SELFIES GO VIRAL
What is the most retweeted tweet of all time?
What was the most viral content of 2014?
What do the previous two questions have in common?
The answer to both is a selfie. Ellen’s selfie at the Oscar’s with a group of nominated actors and actresses, to be more specific.
A selfie is defined as an “image of oneself taken by oneself using a digital camera especially for posting on social networks”. The second part of the equation, about posting on social networks, is what makes a selfie a dynamic bit of self marketing content.
People view selfies as pointless, narcissistic, and well, self-indulgent. And while that may be true, selfies do have a purpose. And selfies work – they get attention, engagements, and interaction.
Ellen’s selfie has been retweeted more than 3 million times, making the most retweeted tweet ever. The previous record holder was President Obama’s re-election tweet, which has 750,000 retweets.

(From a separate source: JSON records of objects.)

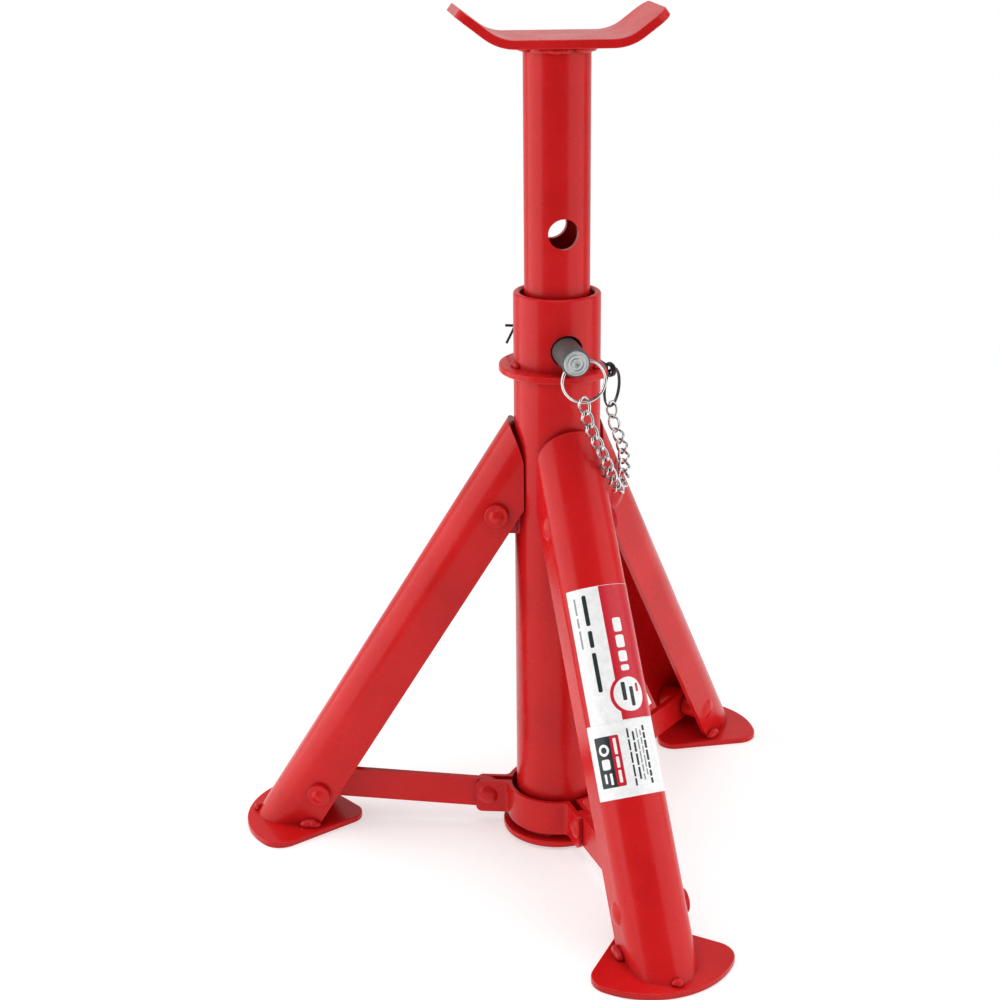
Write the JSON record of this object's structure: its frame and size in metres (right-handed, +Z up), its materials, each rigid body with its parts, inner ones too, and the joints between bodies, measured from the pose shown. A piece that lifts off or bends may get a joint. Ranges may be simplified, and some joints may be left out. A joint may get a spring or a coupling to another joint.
{
  "type": "axle stand",
  "caption": "Folding three-legged axle stand: tube column, pinned inner post with cradle saddle, hinged channel legs with foot plates, sliding collar and link bars.",
  "frame": {"origin": "on the column axis, in the plane that the three foot plates stand on", "axes": "+Z up along the column; -Y points along the front leg; +X to the right seen from the front leg's side"},
  "size_m": [0.27, 0.2478, 0.3784],
  "materials": {
    "red_enamel": "gloss",
    "zinc": "bright zinc plate",
    "dark_steel": "black oxide",
    "label": "printed gloss film"
  },
  "bodies": {
    "column": {"centre_tube": "red_enamel", "upper_flange": "red_enamel", "lower_flange": "red_enamel", "hinge_bracket_front": "red_enamel", "hinge_bracket_left": "red_enamel", "hinge_bracket_right": "red_enamel"},
    "post": {"inner_post": "red_enamel", "saddle": "red_enamel"},
    "collar": {"collar_strap_1": "red_enamel", "collar_strap_2": "red_enamel", "collar_strap_3": "red_enamel", "collar_rivet_front": "red_enamel", "collar_rivet_left": "red_enamel", "collar_rivet_right": "red_enamel"},
    "lock_pin": {"lock_pin": "zinc", "pin_ring": "zinc"},
    "clip": {"retaining_clip": "dark_steel"},
    "tether": {"clip_ring": "dark_steel", "tether_chain": "zinc"},
    "leg_front": {"leg_channel_front": "red_enamel", "foot_plate_front": "red_enamel", "hinge_rivet_front": "red_enamel", "link_rivet_front": "red_enamel", "link_spacers_front": "red_enamel", "info_label": "label"},
    "link_front": {"link_bar_front": "red_enamel"},
    "leg_left": {"leg_channel_left": "red_enamel", "foot_plate_left": "red_enamel", "hinge_rivet_left": "red_enamel", "link_rivet_left": "red_enamel", "link_spacers_left": "red_enamel"},
    "link_left": {"link_bar_left": "red_enamel"},
    "leg_right": {"leg_channel_right": "red_enamel", "foot_plate_right": "red_enamel", "hinge_rivet_right": "red_enamel", "link_rivet_right": "red_enamel", "link_spacers_right": "red_enamel"},
    "link_right": {"link_bar_right": "red_enamel"}
  },
  "joints": [
    {"name": "post_lift", "type": "slide", "parent": "column", "child": "post", "axis": [0, 0, 1], "range_m": [0, 0.0004]},
    {"name": "leg_front_fold", "type": "hinge", "parent": "column", "child": "leg_front", "pos_m": [0, -0.0258, 0.1614], "axis": [1, 0, 0], "range_deg": [0, 22]},
    {"name": "leg_left_fold", "type": "hinge", "parent": "column", "child": "leg_left", "pos_m": [-0.02366, 0.01029, 0.1614], "axis": [-0.3987, -0.9171, 0], "range_deg": [0, 22.01]},
    {"name": "leg_right_fold", "type": "hinge", "parent": "column", "child": "leg_right", "pos_m": [0.02151, 0.01424, 0.1614], "axis": [-0.5519, 0.8339, 0], "range_deg": [0, 22.01]},
    {"name": "collar_slide", "type": "slide", "parent": "column", "child": "collar", "axis": [0, 0, 1], "range_m": [0, 0.06276]},
    {"name": "link_front_hinge", "type": "hinge", "parent": "collar", "child": "link_front", "pos_m": [0, -0.0328, 0.0156], "axis": [1, 0, 0], "range_deg": [0, 86.73]},
    {"name": "link_left_hinge", "type": "hinge", "parent": "collar", "child": "link_left", "pos_m": [-0.03008, 0.01308, 0.0156], "axis": [-0.3987, -0.9171, 0], "range_deg": [0, 86.73]},
    {"name": "link_right_hinge", "type": "hinge", "parent": "collar", "child": "link_right", "pos_m": [0.02735, 0.0181, 0.0156], "axis": [-0.5519, 0.8339, 0], "range_deg": [0, 86.73]},
    {"name": "lock_pin_slide", "type": "slide", "parent": "column", "child": "lock_pin", "axis": [-0.1374, -0.9905, 0], "range_m": [0, 0.003]},
    {"name": "clip_slide", "type": "slide", "parent": "lock_pin", "child": "clip", "axis": [0.8013, -0.1112, -0.5878], "range_m": [0, 0.001]},
    {"name": "tether_swing", "type": "hinge", "parent": "lock_pin", "child": "tether", "pos_m": [-0.00061, -0.03424, 0.21925], "axis": [-0.5221, -0.8507, 0.0615], "range_deg": [0, 24.3]}
  ],
  "couplings": [
    {"joint": "leg_left_fold", "follows": "leg_front_fold", "ratio": 1},
    {"joint": "leg_right_fold", "follows": "leg_front_fold", "ratio": 1},
    {"joint": "collar_slide", "follows": "leg_front_fold", "m_per_rad": 0.1632},
    {"joint": "link_front_hinge", "follows": "leg_front_fold", "ratio": 3.94},
    {"joint": "link_left_hinge", "follows": "leg_front_fold", "ratio": 3.94},
    {"joint": "link_right_hinge", "follows": "leg_front_fold", "ratio": 3.94},
    {"joint": "tether_swing", "follows": "leg_front_fold", "ratio": 1.1}
  ]
}
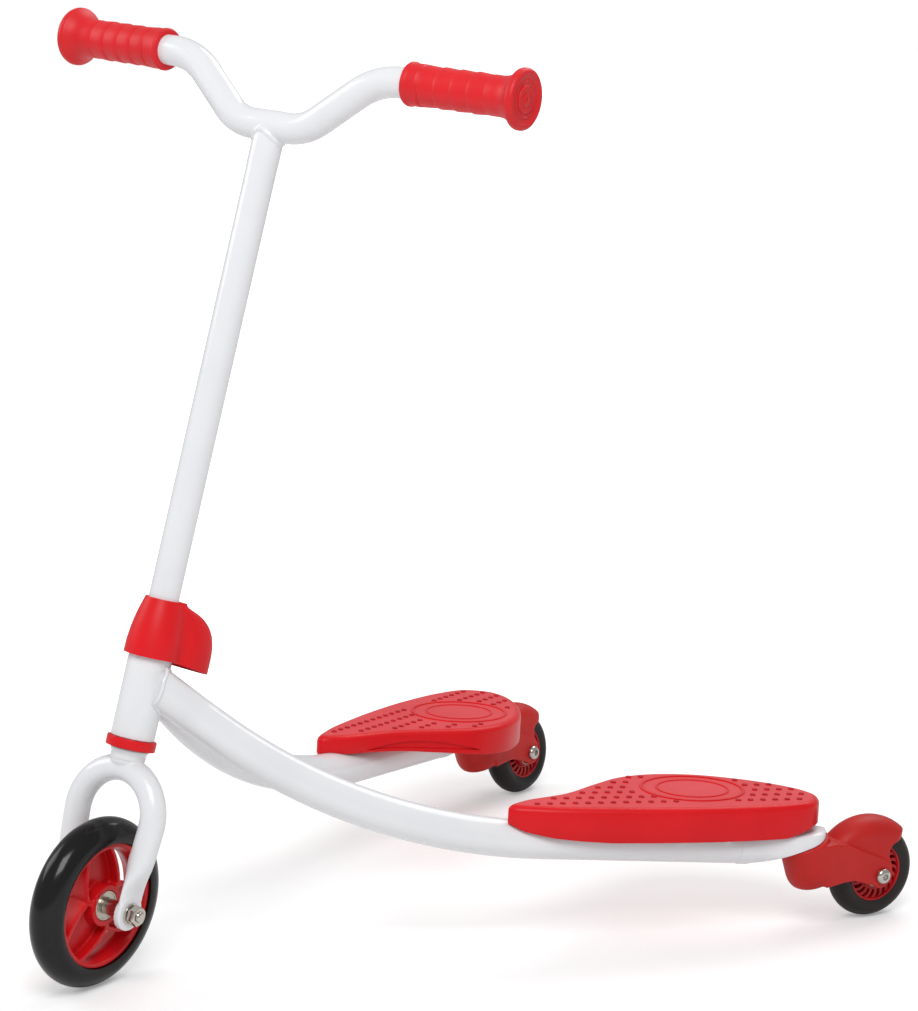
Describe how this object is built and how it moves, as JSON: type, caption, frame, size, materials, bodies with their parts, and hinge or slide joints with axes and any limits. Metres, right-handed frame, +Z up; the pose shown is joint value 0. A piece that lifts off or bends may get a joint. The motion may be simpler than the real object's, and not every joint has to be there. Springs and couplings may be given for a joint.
{
  "type": "three wheel kids scooter",
  "caption": "Carving scooter with a steered front wheel, two splayed legs with foot decks, and a slanted swivel caster under the end of each leg.",
  "frame": {"origin": "on the ground under the middle of the box", "axes": "+Z up, -X towards the front wheel, +Y towards the rider's right"},
  "size_m": [0.6538, 0.4812, 0.6895],
  "materials": {
    "white_paint": "gloss",
    "red_plastic": "satin",
    "grip_rubber": "satin",
    "deck_plastic": "satin",
    "caster_plastic": "matte",
    "hub_plastic": "gloss",
    "tyre": "satin",
    "zinc": "satin",
    "chrome": "polished",
    "bearing_steel": "satin"
  },
  "bodies": {
    "frame": {"head_tube": "white_paint", "lower_headset_cup": "red_plastic", "upper_headset_cup": "bearing_steel", "lower_headset_bearing": "bearing_steel", "upper_headset_bearing": "bearing_steel", "left_leg": "white_paint", "left_caster_mount": "white_paint", "left_deck_bracket": "white_paint", "left_deck": "deck_plastic", "left_inner_deck_screw": "zinc", "left_outer_deck_screw": "zinc", "left_swivel_bolt": "zinc", "left_swivel_nut": "zinc", "right_leg": "white_paint", "right_caster_mount": "white_paint", "right_deck_bracket": "white_paint", "right_deck": "deck_plastic", "right_inner_deck_screw": "zinc", "right_outer_deck_screw": "zinc", "right_swivel_bolt": "zinc", "right_swivel_nut": "zinc"},
    "steering": {"fork": "white_paint", "stem": "white_paint", "crossbar": "white_paint", "left_grip": "grip_rubber", "right_grip": "grip_rubber", "clamp_collar": "bearing_steel", "clamp_bolt": "zinc", "head_cover": "red_plastic", "front_axle_bolt": "zinc", "front_axle_nut": "zinc", "left_axle_washer": "zinc", "right_axle_washer": "zinc", "left_axle_spacer": "zinc", "right_axle_spacer": "zinc"},
    "front_wheel": {"front_tyre": "tyre", "front_hub": "hub_plastic", "front_left_bearing": "bearing_steel", "front_right_bearing": "bearing_steel", "front_inner_spacer": "zinc"},
    "left_caster": {"left_yoke": "caster_plastic", "left_lower_swivel_bearing": "bearing_steel", "left_upper_swivel_bearing": "bearing_steel", "left_axle_bolt": "chrome", "left_axle_nut": "chrome"},
    "right_caster": {"right_yoke": "caster_plastic", "right_lower_swivel_bearing": "bearing_steel", "right_upper_swivel_bearing": "bearing_steel", "right_axle_bolt": "chrome", "right_axle_nut": "chrome"},
    "left_caster_wheel": {"left_caster_tyre": "tyre", "left_caster_hub": "hub_plastic", "left_outer_wheel_bearing": "bearing_steel", "left_inner_wheel_bearing": "bearing_steel"},
    "right_caster_wheel": {"right_caster_tyre": "tyre", "right_caster_hub": "hub_plastic", "right_outer_wheel_bearing": "bearing_steel", "right_inner_wheel_bearing": "bearing_steel"}
  },
  "joints": [
    {"name": "steer", "type": "hinge", "parent": "frame", "child": "steering", "pos_m": [-0.26716, -0.00282, 0.06312], "axis": [0.2782, 0, 0.9605], "continuous": true},
    {"name": "front_wheel_spin", "type": "hinge", "parent": "steering", "child": "front_wheel", "pos_m": [-0.26716, -0.00282, 0.06312], "axis": [-0.3088, 0.9469, 0.0894], "continuous": true},
    {"name": "left_swivel", "type": "hinge", "parent": "frame", "child": "left_caster", "pos_m": [0.23874, -0.21092, 0.03702], "axis": [-0.309, 0, 0.9511], "continuous": true},
    {"name": "left_caster_wheel_spin", "type": "hinge", "parent": "left_caster", "child": "left_caster_wheel", "pos_m": [0.29056, -0.21872, 0.03683], "axis": [0.1488, 0.9877, 0.0483], "continuous": true},
    {"name": "right_swivel", "type": "hinge", "parent": "frame", "child": "right_caster", "pos_m": [0.23874, 0.20528, 0.03702], "axis": [-0.309, 0, 0.9511], "continuous": true},
    {"name": "right_caster_wheel_spin", "type": "hinge", "parent": "right_caster", "child": "right_caster_wheel", "pos_m": [0.28937, 0.21876, 0.03645], "axis": [-0.2574, 0.9627, -0.0836], "continuous": true}
  ]
}
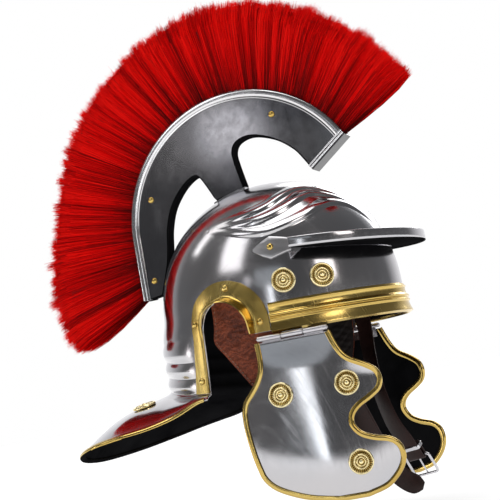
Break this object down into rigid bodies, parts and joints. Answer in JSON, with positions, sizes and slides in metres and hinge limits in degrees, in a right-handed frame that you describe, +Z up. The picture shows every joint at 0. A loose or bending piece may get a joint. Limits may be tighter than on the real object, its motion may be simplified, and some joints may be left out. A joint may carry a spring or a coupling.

Ellen’s tweet beat that record in half an hour.
SELFIES GENERATE REVENUE
According to Maurice Levy, CEO of Publicis, Ellen’s selfie is worth $1 billion to Samsung, the smartphone she took the photo with. Consider that it was created ostensibly for free and spread across a free platform, it represents an infinite return on investment.
Brands hire marketing firms for millions of dollars to get this type of interaction and virality.
Ellen did it better than anyone. And it didn’t cost a thing.
SELFIES FOLLOW A TRADITIONAL MARKETING TRAJECTORY
What started out as a grassroots movement of people taking pictures of themselves to put on Twitter and Instagram is now monetized. When the Boston Red Sox visited the White House, David Ortiz took a selfie with President Obama on his Samsung Note 3. Samsung played up the connection, which drew the ire of the White House.
But it got engagements and interactions. It got attention. As far as marketing plans go, it worked.
SELFIES ARE THE FUTURE OF MARKETING
There are 145 million images on Instagram with a #selfie tag. Just by sheer numbers alone, selfies represent a huge audience.
Outside of Samsung, many brands have already explored selfies as a means to marketing. Axe Deodorant launched a campaign featuring kissing couples uploading selfies, which resulted in 34,000 hashtagged tweets.
The marketing equation for using selfies in your campaign is to enable customers to take a selfie of themselves in a brand specific location, and publish the results on Twitter or Instagram with the proper hashtag.
Selfies are the most cost effective marketing campaign for brands. It’s also the most cost effective marketing campaigns for individuals. All a brand, or a consumer, needs is a smartphone and a social network.
The three biggest buzzwords on social media are virility, engagement, and humanity. The selfie checks off all three marks. And with its costs (nothing), it will continue to be the most effective marketing campaign for 2015 and beyond.